When I send out Red Alerts, it is a dire warning and a call for immediate action to protect your wealth (if there is any remaining).

Of late, I have been reading articles (some of which I have posted to the website) suggesting that Greece would be the trigger for the 2nd wave of the Global Tsunami. Obviously, if Greece defaults and goes belly up, it will have a disastrous effect, but not in the way that I see it.

There may be some manipulated “flight to safety to US dollars” (which itself is a dumb thing to do) in the short run. How can dollar be a currency haven when its value is total junk – toilet paper!

Such so-called “flight to safety” is a reflection of the intensity of the on-going currency warfare, principally between the Dollar and the Euro and skirmishes between the Dollar and the Yuan. But, this manipulation by the US global banks would not last and will be exposed for what it is – a global scam.

Since July last year, policy makers and so-called experts have relied on economic recovery in Asia to spur global growth and the resumption of the good times. Such thinking reflects a muddle mind.

Every economy in Asia is export-orientated and the domestic economies are just too small to take up the drastic fall in exports. Following Bernanke’s reckless lead, they have all jumped on the band wagon of quantitative easing – the printing of massive fiat monies (electronically or otherwise). Inflation has soared!

In an earlier posting to my website, I have indicated that there is a weak link holding up the Asian economies, and it is not China.


It is Singapore - touted by her US financial masters as an island of prosperity and financial stability. This is one of the biggest hoax since the collapse of Lehman Bros.

Singapore’s ratio of debt to GDP is a whopping 99.2 percent.

But no one seems to be taking any notice. Why are they making so much fuss over Greece, when Singapore is worse off?

If Singapore goes belly up, forget about any substantial growth in Asia to spur global recovery. Anyone who knows about the way business is done in the ASEAN region knows too well that if Singapore defaults, Indonesia will be the first to sink, followed rapidly by Thailand and Malaysia. The contagion will then spread to the rest of Asia. China will not be able to put out the fire.

China will survive the turmoil, but barely.

This is my nightmare scenario.
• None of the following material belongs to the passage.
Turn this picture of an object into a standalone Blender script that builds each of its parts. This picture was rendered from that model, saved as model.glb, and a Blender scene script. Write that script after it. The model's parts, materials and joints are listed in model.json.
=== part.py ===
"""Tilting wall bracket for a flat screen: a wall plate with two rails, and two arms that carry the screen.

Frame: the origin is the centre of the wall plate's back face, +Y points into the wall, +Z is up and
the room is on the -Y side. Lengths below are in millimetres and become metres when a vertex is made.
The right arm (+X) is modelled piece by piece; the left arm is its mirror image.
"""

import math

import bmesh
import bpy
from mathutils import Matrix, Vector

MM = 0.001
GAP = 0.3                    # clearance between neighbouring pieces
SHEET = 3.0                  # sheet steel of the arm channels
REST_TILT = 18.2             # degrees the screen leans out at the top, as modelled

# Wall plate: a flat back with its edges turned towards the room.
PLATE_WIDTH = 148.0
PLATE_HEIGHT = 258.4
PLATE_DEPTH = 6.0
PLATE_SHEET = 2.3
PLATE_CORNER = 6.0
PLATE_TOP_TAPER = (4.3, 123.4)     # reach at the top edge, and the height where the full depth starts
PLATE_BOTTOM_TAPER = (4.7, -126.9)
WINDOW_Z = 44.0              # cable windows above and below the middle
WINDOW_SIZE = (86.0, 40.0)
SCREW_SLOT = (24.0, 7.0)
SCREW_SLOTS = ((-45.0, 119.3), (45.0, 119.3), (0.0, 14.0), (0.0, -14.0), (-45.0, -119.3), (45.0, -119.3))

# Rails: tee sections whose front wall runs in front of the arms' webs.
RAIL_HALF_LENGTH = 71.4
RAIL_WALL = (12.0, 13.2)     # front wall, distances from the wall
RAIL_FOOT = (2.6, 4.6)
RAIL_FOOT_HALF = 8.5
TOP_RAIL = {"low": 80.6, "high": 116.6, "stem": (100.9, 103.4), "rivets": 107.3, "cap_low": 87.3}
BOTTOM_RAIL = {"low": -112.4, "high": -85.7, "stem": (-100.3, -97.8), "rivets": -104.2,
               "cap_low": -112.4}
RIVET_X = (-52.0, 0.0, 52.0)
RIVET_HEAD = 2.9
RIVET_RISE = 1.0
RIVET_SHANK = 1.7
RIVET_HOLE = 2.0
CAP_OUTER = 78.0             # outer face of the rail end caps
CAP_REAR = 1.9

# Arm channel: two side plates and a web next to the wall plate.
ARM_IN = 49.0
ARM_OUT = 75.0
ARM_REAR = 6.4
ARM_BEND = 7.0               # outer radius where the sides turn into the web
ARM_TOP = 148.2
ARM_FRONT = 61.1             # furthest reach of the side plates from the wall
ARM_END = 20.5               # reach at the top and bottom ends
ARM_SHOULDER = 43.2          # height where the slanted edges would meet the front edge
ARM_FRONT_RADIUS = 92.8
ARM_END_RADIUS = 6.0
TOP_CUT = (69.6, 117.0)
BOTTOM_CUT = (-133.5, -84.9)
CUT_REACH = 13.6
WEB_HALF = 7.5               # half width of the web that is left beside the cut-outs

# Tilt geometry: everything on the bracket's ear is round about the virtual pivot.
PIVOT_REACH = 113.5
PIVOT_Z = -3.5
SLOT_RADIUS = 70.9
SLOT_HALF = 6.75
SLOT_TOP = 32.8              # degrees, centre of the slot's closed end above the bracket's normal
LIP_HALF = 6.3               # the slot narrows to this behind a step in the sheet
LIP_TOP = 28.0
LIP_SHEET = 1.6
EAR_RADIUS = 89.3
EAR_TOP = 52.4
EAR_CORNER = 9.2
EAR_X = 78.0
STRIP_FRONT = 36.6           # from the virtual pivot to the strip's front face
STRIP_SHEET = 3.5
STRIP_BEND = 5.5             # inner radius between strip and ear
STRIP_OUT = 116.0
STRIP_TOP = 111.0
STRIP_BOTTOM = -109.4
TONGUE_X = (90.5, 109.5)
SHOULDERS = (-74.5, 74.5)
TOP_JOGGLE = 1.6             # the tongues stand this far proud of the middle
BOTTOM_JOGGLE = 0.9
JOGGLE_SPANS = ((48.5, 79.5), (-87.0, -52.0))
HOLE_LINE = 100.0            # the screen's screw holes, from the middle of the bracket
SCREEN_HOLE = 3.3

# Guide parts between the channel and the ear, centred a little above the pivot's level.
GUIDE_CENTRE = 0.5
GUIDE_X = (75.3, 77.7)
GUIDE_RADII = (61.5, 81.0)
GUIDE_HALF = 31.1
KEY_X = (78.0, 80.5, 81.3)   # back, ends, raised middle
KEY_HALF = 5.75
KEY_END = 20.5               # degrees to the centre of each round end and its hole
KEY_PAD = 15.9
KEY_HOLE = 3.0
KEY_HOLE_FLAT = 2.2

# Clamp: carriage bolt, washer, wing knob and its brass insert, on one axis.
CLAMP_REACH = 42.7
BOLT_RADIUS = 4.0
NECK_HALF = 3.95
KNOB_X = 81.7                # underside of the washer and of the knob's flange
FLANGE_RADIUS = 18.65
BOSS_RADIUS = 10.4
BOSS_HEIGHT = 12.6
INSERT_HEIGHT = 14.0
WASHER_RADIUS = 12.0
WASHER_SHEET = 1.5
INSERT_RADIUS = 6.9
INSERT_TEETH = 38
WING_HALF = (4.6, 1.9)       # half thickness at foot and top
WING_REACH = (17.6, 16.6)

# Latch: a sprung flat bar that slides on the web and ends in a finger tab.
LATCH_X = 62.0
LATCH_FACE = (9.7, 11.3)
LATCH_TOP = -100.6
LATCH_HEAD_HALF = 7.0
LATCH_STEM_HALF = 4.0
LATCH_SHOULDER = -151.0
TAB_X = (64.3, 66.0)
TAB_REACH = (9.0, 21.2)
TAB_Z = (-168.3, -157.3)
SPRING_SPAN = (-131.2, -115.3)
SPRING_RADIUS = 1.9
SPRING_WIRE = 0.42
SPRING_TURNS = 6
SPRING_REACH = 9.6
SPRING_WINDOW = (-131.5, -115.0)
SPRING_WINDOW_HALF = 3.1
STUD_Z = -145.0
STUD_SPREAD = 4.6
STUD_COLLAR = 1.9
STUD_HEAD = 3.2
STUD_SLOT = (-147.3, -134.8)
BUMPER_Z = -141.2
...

And the second Tsunami is coming.

When?

After the failure of Europe to solve the problems of Greece, Spain and Portugal!
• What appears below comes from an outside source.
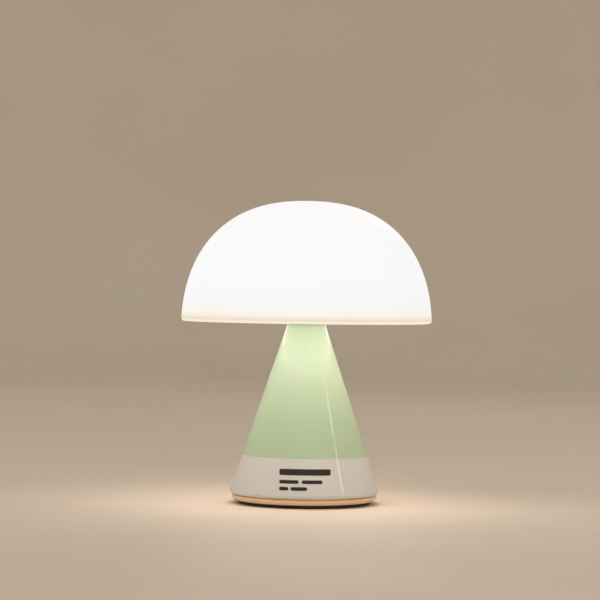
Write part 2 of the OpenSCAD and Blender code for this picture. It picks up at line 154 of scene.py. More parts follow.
def turned(outline, segments=256):
    """A bmesh of a closed (radius, z) outline turned about Z."""
    bm = bmesh.new()
    angles = [FULL_TURN * i / segments for i in range(segments)]
    on_axis = [bm.verts.new((0, 0, z)) if r < 1e-6 else None for r, z in outline]
    rings = [
        None if pole else [bm.verts.new((r * math.cos(a), r * math.sin(a), z)) for a in angles]
        for pole, (r, z) in zip(on_axis, outline)
    ]
    for k in range(len(outline)):
        m = (k + 1) % len(outline)
        low, high, low_pole, high_pole = rings[k], rings[m], on_axis[k], on_axis[m]
        if low_pole and high_pole:
            continue
        for i in range(segments):
            j = (i + 1) % segments
            if low_pole:
                bm.faces.new((low_pole, high[j], high[i]))
            elif high_pole:
                bm.faces.new((low[i], low[j], high_pole))
            else:
                bm.faces.new((low[i], low[j], high[j], high[i]))
    return bm


def slot_loop(width, height, y):
    """A ring of points on a slot-shaped outline at the port. y is a number, or a function of x and z."""
    r = height / 2
    flat = (width - height) / 2
    points = arc(flat, 0, r, -90, 90, 16) + arc(-flat, 0, r, 90, 270, 16)
    at = y if callable(y) else lambda x, z: y
    return [(x, at(x, z + PORT_Z), z + PORT_Z) for x, z in points]


def rounded_route(points, rounds=3):
    """A smooth path along a route: every corner is cut off, once in each round."""
    path = [Vector(p) for p in points]
    for _ in range(rounds):
        cut = [path[0]]
        for a, b in zip(path, path[1:]):
            cut += [a.lerp(b, 0.25), a.lerp(b, 0.75)]
        path = cut + [path[-1]]
    return path


def sweep(bm, path, radius, sides=16):
    """Sweeps a round wire along a path, with a frame that doesn't twist, and closes both ends."""
    angles = [FULL_TURN * i / sides for i in range(sides)]
    tangents = []
    for i in range(len(path)):
        before, after = path[max(i - 1, 0)], path[min(i + 1, len(path) - 1)]
        tangents.append((after - before).normalized())
    across = tangents[0].orthogonal().normalized()
    loops = []
    for point, tangent in zip(path, tangents):
        across = (across - tangent * across.dot(tangent)).normalized()
        up = tangent.cross(across)
        loops.append([point + radius * (math.cos(a) * across + math.sin(a) * up) for a in angles])
    rings = loft(bm, loops)
    bm.faces.new(rings[0][::-1])
    bm.faces.new(rings[-1])


# ---- Material tools ----


def colour(text):
    """A #rrggbb display colour as linear RGBA."""
    values = [int(text[i : i + 2], 16) / 255 for i in (1, 3, 5)]
    linear = [v / 12.92 if v <= 0.04045 else ((v + 0.055) / 1.055) ** 2.4 for v in values]
    return (*linear, 1.0)


class Shader:
    """A Principled material whose nodes are added and linked by name."""

    def __init__(self, name, **values):
        self.material = bpy.data.materials.new(name)
        self.material.use_nodes = True
        self.tree = self.material.node_tree
        self.bsdf = self.tree.nodes["Principled BSDF"]
        for socket, value in values.items():
            self.bsdf.inputs[socket.replace("_", " ")].default_value = value
        self.place = self.add("TexCoord").outputs["Object"]

    def add(self, kind, inputs=None, **settings):
        node = self.tree.nodes.new("ShaderNode" + kind)
        for key, value in settings.items():
            setattr(node, key, value)
        for socket, value in (inputs or {}).items():
            self.feed(node.inputs[socket], value)
        return node

    def feed(self, socket, value):
        if isinstance(value, bpy.types.NodeSocket):
            self.tree.links.new(value, socket)
        else:
            socket.default_value = value

    def maths(self, operation, a, b=0.0, clamp=False):
        node = self.add("Math", operation=operation, use_clamp=clamp)
        for socket, value in zip(node.inputs, (a, b)):
            self.feed(socket, value)
        return node.outputs[0]

    def noise(self, scale, detail=3.0, stretch=None):
        """Noise of a fineness per metre, which may be stretched along an axis."""
        vector = self.place
        if stretch:
            vector = self.add("Mapping", {"Vector": vector, "Scale": stretch}).outputs[0]
        inputs = {"Vector": vector, "Scale": scale, "Detail": detail}
        return self.add("TexNoise", inputs).outputs["Fac"]

    def ramp(self, value, stops):
        """A colour ramp of (position, colour) stops."""
        node = self.add("ValToRGB", {"Fac": value})
        elements = node.color_ramp.elements
        for element, (position, text) in zip(elements, (stops[0], stops[-1])):
            element.position = position
            element.color = colour(text)
        for position, text in stops[1:-1]:
            elements.new(position).color = colour(text)
        return node.outputs["Color"]

    def spread(self, value, low, high):
        """Maps the usual range of a noise, 0.3 to 0.7, onto low to high."""
        inputs = {"Value": value, 1: 0.3, 2: 0.7, 3: low, 4: high}
        return self.add("MapRange", inputs).outputs[0]

    def mix(self, share, a, b):
        node = self.add("Mix", data_type="RGBA")
        for index, value in ((0, share), (6, a), (7, b)):
            self.feed(node.inputs[index], value)
        return node.outputs[2]

    def clouded(self, pattern, low, high):
        """A colour that drifts between two others as a pattern does."""
        return self.mix(self.spread(pattern, 0, 1), colour(low), colour(high))

    def base(self, value):
        self.feed(self.bsdf.inputs["Base Color"], value)

    def rough(self, value):
        self.feed(self.bsdf.inputs["Roughness"], value)

    def bump(self, height, depth, under=None):
        """Bumps of a depth in millimetres, on top of the bumps under them."""
        inputs = {"Height": height, "Distance": depth * MM, "Strength": 1.0}
        if under:
            inputs["Normal"] = under
        return self.add("Bump", inputs).outputs["Normal"]

    def normal(self, value):
        self.feed(self.bsdf.inputs["Normal"], value)

    def height_above(self, z):
        """Metres above a level given in millimetres."""
        split = self.add("SeparateXYZ", {"Vector": self.place})
        return self.maths("SUBTRACT", split.outputs["Z"], z * MM)

    def radius(self):
        """Metres from the lamp's axis."""
        split = self.add("SeparateXYZ", {"Vector": self.place})
        flat = self.add("CombineXYZ", {"X": split.outputs["X"], "Y": split.outputs["Y"]})
        return self.add("VectorMath", {0: flat.outputs[0]}, operation="LENGTH").outputs["Value"]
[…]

But money can be made from this madness.

SHORT THE SINGAPORE DOLLARS AND GET YOUR FUNDS OUT BEFORE IT IS TOO LATE.
 

boundThunter

Alfrescian
Loyal
Matthias Chang was a high-level political secretary to Tun Mamak and privy to many secret papers. He had been proven right on many occasions.

Once again Mathias Chang proven right 100% — Dow closed below 7,000 today
By Matthias Chang
Tuesday, 03 March 2009, 08:16

In an article dated the 12th December 2008, entitled “Obama’s Last Gamble” which was posted to my website, I forecasted that at the earliest, by the end of December 2008 or at the latest by the end of the first quarter of 2009, the Dow will plunge below 7,000. I had also forecasted that just before the inauguration of Obama there will be a suckers’ rally that will continue for a short while soon after.
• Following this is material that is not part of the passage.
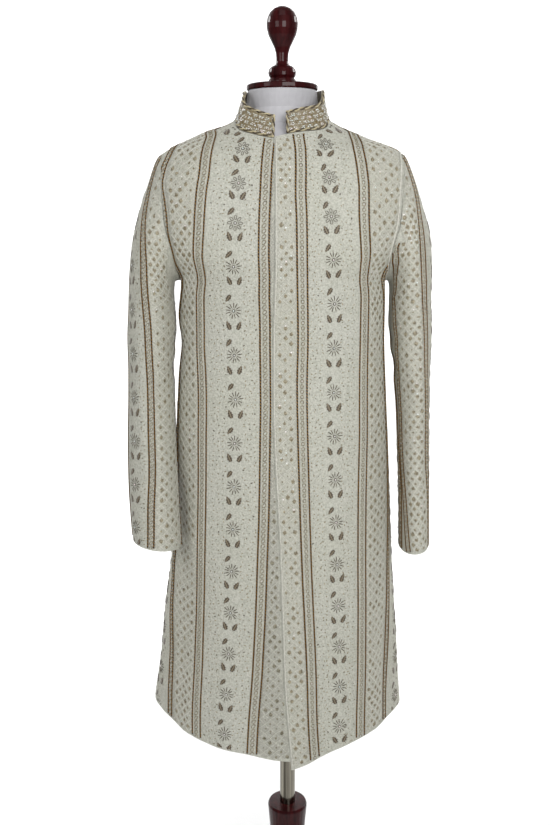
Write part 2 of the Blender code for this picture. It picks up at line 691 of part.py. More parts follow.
def stand(wood, chrome):
    """Neck cap, finial, pole, post and base."""
    cap_z = NECK_TOP_Z
    finish(turned("neck_cap", CAP_OUTLINE, cap_z, CAP_HEIGHT, 36, at_x=FORM_X), wood)
    finish(turned("finial", FINIAL_OUTLINE, cap_z + CAP_HEIGHT + SEAM, FINIAL_HEIGHT, 28,
                  at_x=FORM_X), wood)
    pole_foot = POST_TOP_Z - SOCKET_DEPTH + SEAM
    pole_top = FORM_BOTTOM_Z + SOCKET_DEPTH - SEAM
    finish(turned("pole", ((POLE_RADIUS, 0.0), (POLE_RADIUS, pole_top - pole_foot)),
                  pole_foot, pole_top - pole_foot, 24), chrome)
    post_foot = BASE_HEIGHT + SEAM
    finish(turned("post", POST_OUTLINE, post_foot, POST_TOP_Z - post_foot, 28,
                  bore=(POLE_RADIUS + SEAM, SOCKET_DEPTH)), wood)
    finish(turned("base", BASE_OUTLINE, 0.0, BASE_HEIGHT, 40), wood)


for old in list(bpy.data.objects):
    bpy.data.objects.remove(old)

COAT = bpy.data.collections.new("sherwani_on_form")
bpy.context.scene.collection.children.link(COAT)

EMBROIDERED_SILK = make_material("embroidered silk", (0.58, 0.57, 0.48), 0.75)
BEADED_BAND = make_material("beaded collar band", (0.50, 0.42, 0.28), 0.5)
FORM_COVER = make_material("form cover", (0.50, 0.50, 0.50), 0.85)
MAHOGANY = make_material("varnished mahogany", (0.045, 0.008, 0.009), 0.25, coat=0.6)
SATIN_CHROME = make_material("satin chrome", (0.62, 0.62, 0.62), 0.25, metallic=1.0)

front_panel("front_right", "right", EMBROIDERED_SILK)
front_panel("front_left", "left", EMBROIDERED_SILK)
back_panel("back", EMBROIDERED_SILK)
sleeve("sleeve_right", -1, SLEEVE_RIGHT, EMBROIDERED_SILK)
sleeve("sleeve_left", 1, SLEEVE_LEFT, EMBROIDERED_SILK)
collar("collar", BEADED_BAND)
form_body("form_body", FORM_COVER)
stand(MAHOGANY, SATIN_CHROME)
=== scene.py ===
"""Sherwani coat on a limbless dress form: cloth, embroidery, beads, wood and chrome.

The cloth follows the same sections, seams and folds as the frame's solids, at a finer
step. Stripes, flowers, lattice and beads are meshes laid on it by a turn in degrees round
the piece and a row up it: a height on the body, metres of cloth on a sleeve and a share of
the height on the collar. The wearer's left is the positive side.
"""

import math
from collections import namedtuple

import bpy
import numpy as np
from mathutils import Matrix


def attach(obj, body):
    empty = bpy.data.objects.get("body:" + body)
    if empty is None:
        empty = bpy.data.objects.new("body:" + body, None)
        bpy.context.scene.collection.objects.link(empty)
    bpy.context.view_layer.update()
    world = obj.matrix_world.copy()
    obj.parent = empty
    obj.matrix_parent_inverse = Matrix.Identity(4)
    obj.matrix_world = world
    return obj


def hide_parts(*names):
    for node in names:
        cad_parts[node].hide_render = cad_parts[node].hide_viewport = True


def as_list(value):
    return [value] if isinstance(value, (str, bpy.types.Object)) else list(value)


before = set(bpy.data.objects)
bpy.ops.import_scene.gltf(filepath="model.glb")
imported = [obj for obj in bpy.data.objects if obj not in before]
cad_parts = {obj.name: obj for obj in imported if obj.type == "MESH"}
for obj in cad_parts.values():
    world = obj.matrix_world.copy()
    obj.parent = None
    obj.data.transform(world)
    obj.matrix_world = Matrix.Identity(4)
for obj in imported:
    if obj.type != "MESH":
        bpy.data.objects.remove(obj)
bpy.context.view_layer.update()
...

The Dow rallied some 800 points to reach 9,000 in the days leading to the inauguration of President Obama and since then it has swung back and forth but always downwards.

Today, the Dow has breached the critical level of 7,000!

Worst is yet to come.

Since 2006, I have been proven right time after time.

When the Dow was 14,000, I advised my friends that it will soon dive below 11,000. Further research showed that even at this level, it could not be sustained and I gave the call to short the Dow as it would plunge below 9,000. These facts can be verified in my books, The Shadow Money-Lenders and Will Barisan Nasional Survive Beyond 2010? published in early 2008 and the articles posted to this website!

Not one political / financial analyst in Malaysia dare make such calls. They were completely out of the loop, frolicking in La La land and telling fairy tales that a “new era of prosperity was on the horizon. Good times are here for good”. This was even after the collapse of Bear Stearns in 2007 and Lehman Bros in 2008. All these “famous” economists and feature writers of leading financial dailies could not see beyond their noses, and some of them even have a string of alphabets behind their names!

Many have asked me how I have been so accurate. I told them I have a crystal ball. And my crystal ball is MERE COMMON SENSE.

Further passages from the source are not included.